Mr. Lloyd George put aside all the papers.

“Gentlemen,” he said, “this has to be done if the country is to be saved. You will do it!”

There was nothing more to be said. They went away to do it; and they did it.

The high officials responsible for financial control were a little disturbed at his way of conducting business. Later on, yet more guns were ordered, and official protests from other Departments were carried up to the highest quarters. But before a decision could be reached the orders had been given out, and the great guns—the guns that saved France and England—were on the way.[[93]]

That was characteristic of his way of using the new machinery of the new Ministry.


How this new Department of State was gradually built up; how picked men from all over the country, and from the Civil Service, were gathered to the side of the new Minister; how buildings were secured from day to day for the work of administration; how excessive hours were worked and excessive risks were run by old as well as young, and women as well as men,—this story has already been largely told in the Parliamentary statements of the Munition Ministers,[[94]] and it is one of the most romantic and thrilling chapters in the history of the war.

There are one or two features in the history of this movement which especially illustrate the characteristics of Mr. Lloyd George and his power of appeal to the public.

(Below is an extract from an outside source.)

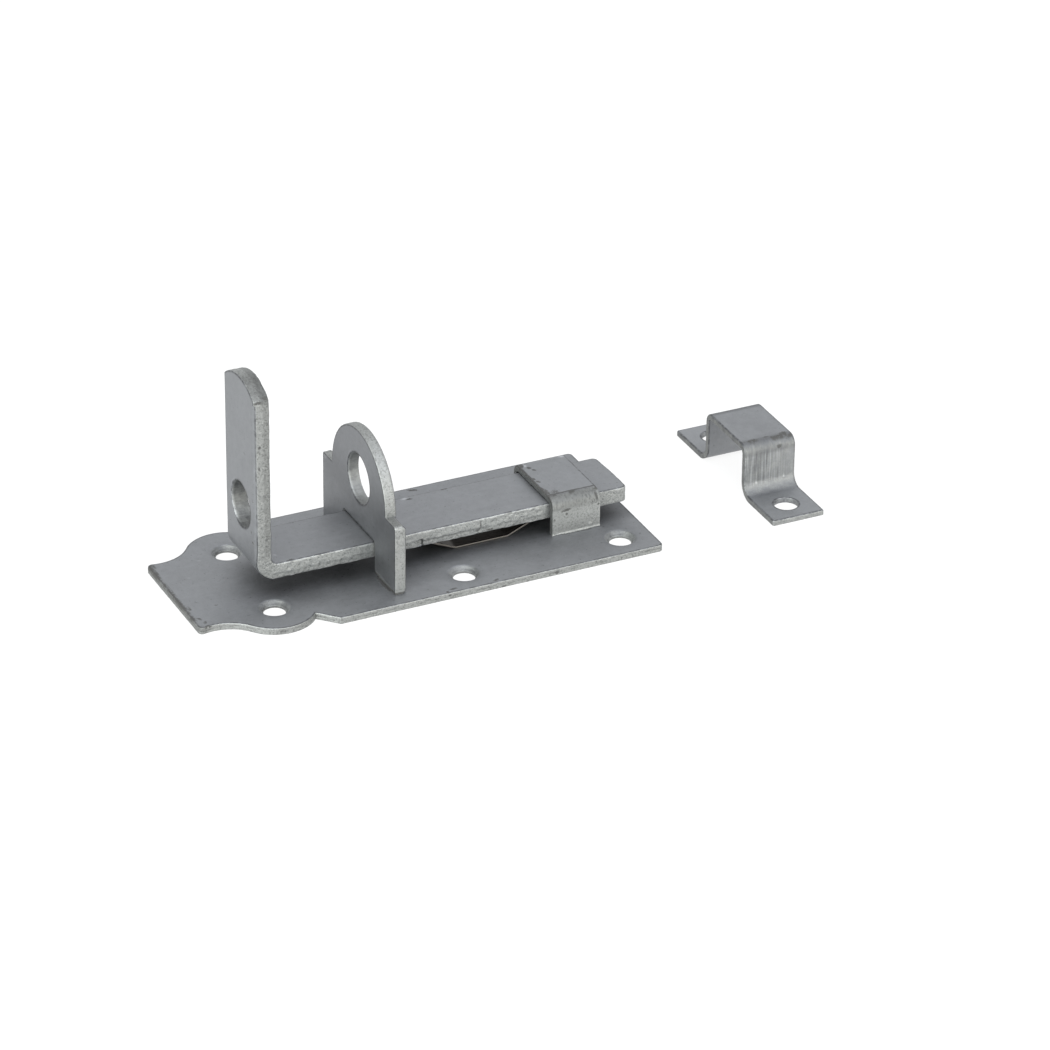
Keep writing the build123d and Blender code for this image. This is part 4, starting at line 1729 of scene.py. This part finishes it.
    def marks(self) -> tuple[Mark, ...]:
        """Two dimples above the foot bend with painted light and shade, fold dirt, duller patches, painted
        shade on the bend.
        """
        top = Face.TOP
        return (
            Mark(top, (24.4, 3.2), (0.9, 2.6), 6.0, soil_and_shadow=0.7),
            Mark(top, (24.8, -4.2), (1.0, 2.0), soil_and_shadow=0.75),
            Mark(top, (23.2, -2.2), (0.4, 1.3), soil_and_shadow=0.8),
            Mark(top, (29.0, -1.0), (4.5, 3.0), 30.0, tone=-0.06),
            Mark(top, (33.5, 3.5), (3.0, 1.4), 10.0, tone=-0.07),
            # The dimples carry painted highlights, and the dark bit beside one a painted shadow.
            Mark(top, (16.1, 3.2), (0.9, 0.35), tone=0.35, dent=0.08),
            Mark(top, (16.3, -3.4), (0.9, 0.4), tone=0.35, dent=0.10),
            Mark(top, (15.3, -3.4), (0.5, 0.45), tone=-0.2, dent=0.06),
            # Painted shade on the foot bend.
            Mark(top, (10.0, 1.5), (4.0, 5.5), tone=-0.14),
            Mark(top, (25.0, 1.0), (1.6, 5.5), tone=-0.06),
        )


# The studio

@dataclass(frozen=True)
class Lamp:
    """A soft square area lamp that looks at the object's middle."""

    name: str
    azimuth: float
    elevation: float
    distance: float
    size: float
    watts: float
    colour: Colour = (1.0, 1.0, 1.0)

    def hang(self, target: Vector) -> None:
        """Puts the lamp up.

        Args:
            target: the point that it faces. Azimuth 0 is on the -Y side and grows towards +X.
        """
        light = bpy.data.lights.new(self.name, "AREA")
        light.shape = "SQUARE"
        light.size = self.size
        light.energy = self.watts
        light.color = self.colour
        lamp = bpy.data.objects.new(self.name, light)
        bpy.context.scene.collection.objects.link(lamp)
        turn, rise = math.radians(self.azimuth), math.radians(self.elevation)
        out = Vector((math.sin(turn) * math.cos(rise), -math.cos(turn) * math.cos(rise), math.sin(rise)))
        lamp.location = target + out * self.distance
        lamp.rotation_euler = out.to_track_quat("Z", "Y").to_euler()


@dataclass(frozen=True)
class Studio:
    """Pale floor, plain soft light and the photograph's camera."""

    camera_place: tuple[float, float, float] = (-384.6, -856.6, 526.7)
    camera_azimuth: float = 25.764
    camera_elevation: float = 28.981
    camera_roll: float = 0.586
    lens: float = 179.36
    sensor: float = 36.0
    near_limit: float = 0.01
    far_limit: float = 20.0
    floor_reach: float = 3.0
    floor_tone: float = 0.92
    floor_lift: float = 0.85
    floor_drop: float = 0.02
    world_level: float = 1.0
    world_colour: Colour = (0.985, 0.995, 1.0)
    lamps: tuple[Lamp, ...] = (
        Lamp("front_low", 25.0, 10.0, 1.3, 0.9, 9.0, (1.0, 0.985, 0.89)),
        Lamp("left", -60.0, 20.0, 1.3, 0.9, 22.5, (0.96, 1.0, 0.96)),
        Lamp("front_high", 10.0, 60.0, 1.3, 1.4, 13.0, (0.95, 0.985, 1.07)),
    )

    def build(self) -> None:
        """Sets up camera, floor, world and lamps."""
        self.camera()
        self.floor()
        self.world()
        target = sum(cad_box, Vector()) / 2.0
        for lamp in self.lamps:
            lamp.hang(target)
        bpy.context.scene.view_settings.view_transform = "Standard"

    def camera(self) -> None:
        """The photograph's camera: azimuth 0 looks along +Y, and elevation is how far it looks down."""
        data = bpy.data.cameras.new("photo_camera")
        data.sensor_width = self.sensor
        data.lens = self.lens
        data.clip_start, data.clip_end = self.near_limit, self.far_limit
        camera = bpy.data.objects.new("photo_camera", data)
        bpy.context.scene.collection.objects.link(camera)
        turn, tilt, roll = (
            math.radians(angle) for angle in (self.camera_azimuth, self.camera_elevation, self.camera_roll)
        )
        ahead = Vector((math.sin(turn) * math.cos(tilt), math.cos(turn) * math.cos(tilt), -math.sin(tilt)))
        level = Vector((math.cos(turn), -math.sin(turn), 0.0))
        right = Matrix.Rotation(-roll, 3, ahead) @ level
        up = right.cross(ahead)
        placed = Matrix((right, up, -ahead)).transposed().to_4x4()
        placed.translation = Vector(self.camera_place) * MM
        camera.matrix_world = placed
        bpy.context.scene.camera = camera

    def floor(self) -> None:
        """A wide pale floor, partly glowing towards the camera and reflections, that keeps the shadow."""
        reach = self.floor_reach
        mesh = bpy.data.meshes.new("floor")
        corners = [(-reach, -reach), (reach, -reach), (reach, reach), (-reach, reach)]
        mesh.from_pydata([(x, y, -self.floor_drop * MM) for x, y in corners], [], [(0, 1, 2, 3)])
        floor = bpy.data.objects.new("floor", mesh)
        bpy.context.scene.collection.objects.link(floor)
        recipe = Recipe("floor_card")
        seen = self.seen(recipe)
        card = recipe.node("ShaderNodeBsdfDiffuse", {}, {"Color": (self.floor_tone,) * 3})
        glow = recipe.node("ShaderNodeEmission", {}, {"Color": (1.0, 1.0, 1.0), "Strength": 1.0})
        mixed = recipe.node("ShaderNodeMixShader", {}, {0: seen * self.floor_lift, 1: card, 2: glow})
        floor.data.materials.append(recipe.finish(mixed))

    @staticmethod
    def seen(recipe: Recipe) -> Socket:
        """1 for rays from the camera, from a reflection or through glass, and 0 for the others."""
        camera, glossy, through = (
            recipe.node("ShaderNodeLightPath", {}, {}, name)
            for name in ("Is Camera Ray", "Is Glossy Ray", "Is Transmission Ray")
        )
        return camera.math("MAXIMUM", glossy).math("MAXIMUM", through)

    def world(self) -> None:
        """Even white surroundings at a plain level."""
        world = bpy.data.worlds.new("surroundings")
        bpy.context.scene.world = world
        world.use_nodes = True
        tree = world.node_tree
        tree.nodes.clear()
        back = tree.nodes.new("ShaderNodeBackground")
        back.inputs["Color"].default_value = (*self.world_colour, 1.0)
        back.inputs["Strength"].default_value = self.world_level
        end = tree.nodes.new("ShaderNodeOutputWorld")
        tree.links.new(back.outputs["Background"], end.inputs["Surface"])


def main() -> None:
    """Builds every piece and the studio."""
    logging.basicConfig(level=logging.INFO, format="%(message)s")
    zinc = Zinc("dull_zinc_plate").make()
    steel = SpringSteel("tempered_spring_steel").make()
    LatchPlate(zinc, steel).build()
    SlidingBolt(zinc).build()
    Keep(zinc).build()
    Studio().build()


if __name__ == "__main__":
    main()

The first of these was the rally of the business men of England in response to his call. The British commercial classes were not, in the period before the war, particularly attached to Mr. Lloyd George. They had some “bones to pick” with him. But it must be said, to their eternal credit, that when they realised the need of their country the old hatchet was at once put underground. They came in hundreds to help him. Many of them came without price, leaving their own factories and workshops, putting aside their chance of personal profit, and content to live on such salaries as their business could afford them. It is true that many of them have risen to high honour in this service. It is well that it should be so.

Happily there is sufficient soul of good in things to justify sacrifice and even to reward it. It is no ill thing that many of these men have risen to high honour and blazoned their names on the roll of England’s noblest servants.